Provided records:
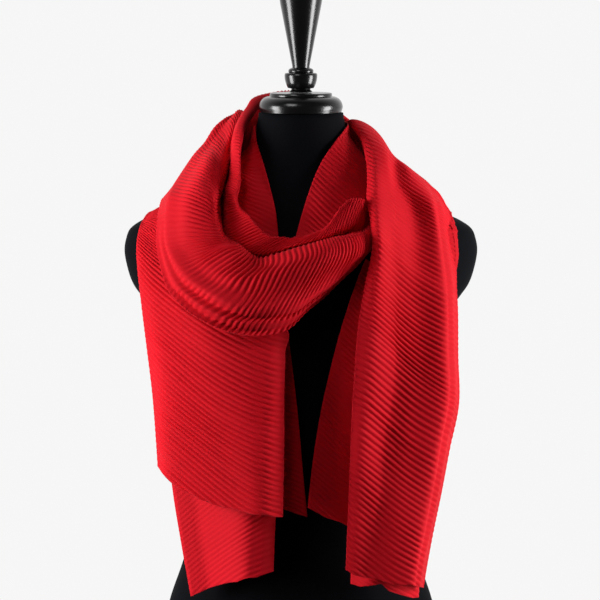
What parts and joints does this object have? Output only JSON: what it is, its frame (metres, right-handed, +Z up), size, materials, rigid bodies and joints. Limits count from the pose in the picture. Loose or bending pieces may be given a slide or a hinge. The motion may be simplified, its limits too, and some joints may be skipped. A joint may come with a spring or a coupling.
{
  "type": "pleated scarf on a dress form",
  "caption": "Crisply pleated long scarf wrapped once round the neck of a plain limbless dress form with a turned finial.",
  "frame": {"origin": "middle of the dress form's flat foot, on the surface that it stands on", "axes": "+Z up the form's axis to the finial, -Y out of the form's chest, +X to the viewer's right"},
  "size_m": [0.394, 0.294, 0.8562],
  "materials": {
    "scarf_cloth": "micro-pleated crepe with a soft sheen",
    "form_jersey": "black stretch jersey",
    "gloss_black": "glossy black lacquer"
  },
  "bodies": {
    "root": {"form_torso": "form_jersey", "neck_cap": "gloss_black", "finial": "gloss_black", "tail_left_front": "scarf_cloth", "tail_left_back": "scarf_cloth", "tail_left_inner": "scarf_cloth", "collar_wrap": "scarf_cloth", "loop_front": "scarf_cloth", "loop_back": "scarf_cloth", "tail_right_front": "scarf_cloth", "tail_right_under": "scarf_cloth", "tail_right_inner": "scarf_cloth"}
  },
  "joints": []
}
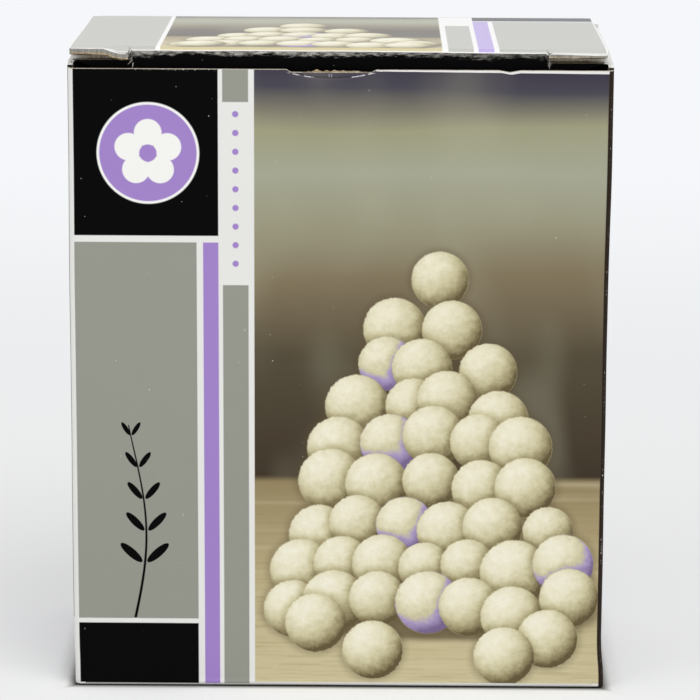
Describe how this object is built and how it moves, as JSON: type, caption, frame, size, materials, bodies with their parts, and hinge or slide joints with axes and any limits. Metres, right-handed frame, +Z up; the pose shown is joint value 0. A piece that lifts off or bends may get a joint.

* * *

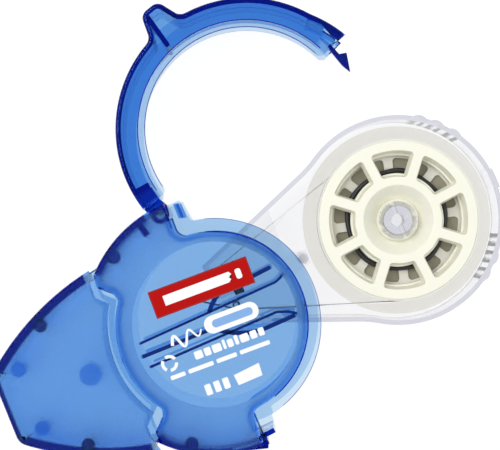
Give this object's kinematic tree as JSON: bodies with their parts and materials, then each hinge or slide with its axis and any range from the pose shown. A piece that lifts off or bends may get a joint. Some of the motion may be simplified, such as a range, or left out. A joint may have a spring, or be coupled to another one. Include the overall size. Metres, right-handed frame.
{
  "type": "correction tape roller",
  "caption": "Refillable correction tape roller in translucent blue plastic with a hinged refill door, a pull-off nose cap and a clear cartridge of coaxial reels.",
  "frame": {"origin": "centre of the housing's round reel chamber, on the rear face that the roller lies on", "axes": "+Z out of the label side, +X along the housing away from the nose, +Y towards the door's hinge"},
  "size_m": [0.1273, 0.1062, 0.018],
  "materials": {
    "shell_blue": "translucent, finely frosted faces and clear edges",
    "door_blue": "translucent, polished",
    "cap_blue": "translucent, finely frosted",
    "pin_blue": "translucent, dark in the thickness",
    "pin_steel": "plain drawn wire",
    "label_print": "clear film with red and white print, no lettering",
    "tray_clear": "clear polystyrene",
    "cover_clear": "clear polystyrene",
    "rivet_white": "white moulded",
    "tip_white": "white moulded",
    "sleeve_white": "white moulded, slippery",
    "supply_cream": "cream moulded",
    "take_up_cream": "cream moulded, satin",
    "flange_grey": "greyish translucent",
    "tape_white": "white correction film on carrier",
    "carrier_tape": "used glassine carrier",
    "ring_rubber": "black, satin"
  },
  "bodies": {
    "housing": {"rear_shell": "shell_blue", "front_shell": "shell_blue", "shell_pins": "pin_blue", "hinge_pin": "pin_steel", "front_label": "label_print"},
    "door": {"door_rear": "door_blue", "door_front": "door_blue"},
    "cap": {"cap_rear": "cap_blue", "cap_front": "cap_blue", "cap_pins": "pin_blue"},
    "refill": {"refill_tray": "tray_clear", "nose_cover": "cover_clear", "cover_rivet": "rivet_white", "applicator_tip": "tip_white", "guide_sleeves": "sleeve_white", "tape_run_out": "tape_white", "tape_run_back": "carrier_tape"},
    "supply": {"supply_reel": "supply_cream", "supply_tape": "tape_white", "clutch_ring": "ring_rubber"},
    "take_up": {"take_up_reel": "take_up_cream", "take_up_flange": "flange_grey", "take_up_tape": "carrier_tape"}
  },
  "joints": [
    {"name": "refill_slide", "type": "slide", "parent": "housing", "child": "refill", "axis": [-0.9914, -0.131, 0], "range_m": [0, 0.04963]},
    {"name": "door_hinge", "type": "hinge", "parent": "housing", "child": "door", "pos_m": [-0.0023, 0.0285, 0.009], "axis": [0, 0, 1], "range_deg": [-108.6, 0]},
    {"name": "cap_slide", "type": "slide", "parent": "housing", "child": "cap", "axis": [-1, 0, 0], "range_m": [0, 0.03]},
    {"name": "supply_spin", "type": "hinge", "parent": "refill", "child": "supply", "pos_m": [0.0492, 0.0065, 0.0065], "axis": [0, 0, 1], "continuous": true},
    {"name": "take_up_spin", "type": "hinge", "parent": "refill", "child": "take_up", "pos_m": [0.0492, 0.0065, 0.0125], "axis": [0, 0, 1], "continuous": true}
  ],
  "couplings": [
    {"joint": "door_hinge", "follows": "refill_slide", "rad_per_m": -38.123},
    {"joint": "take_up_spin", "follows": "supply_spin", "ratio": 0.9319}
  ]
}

Set exercise: Search the lines above for the string "shown" and copy each line that has it.

Exercise output:
Describe how this object is built and how it moves, as JSON: type, caption, frame, size, materials, bodies with their parts, and hinge or slide joints with axes and any limits. Metres, right-handed frame, +Z up; the pose shown is joint value 0. A piece that lifts off or bends may get a joint.
Give this object's kinematic tree as JSON: bodies with their parts and materials, then each hinge or slide with its axis and any range from the pose shown. A piece that lifts off or bends may get a joint. Some of the motion may be simplified, such as a range, or left out. A joint may have a spring, or be coupled to another one. Include the overall size. Metres, right-handed frame.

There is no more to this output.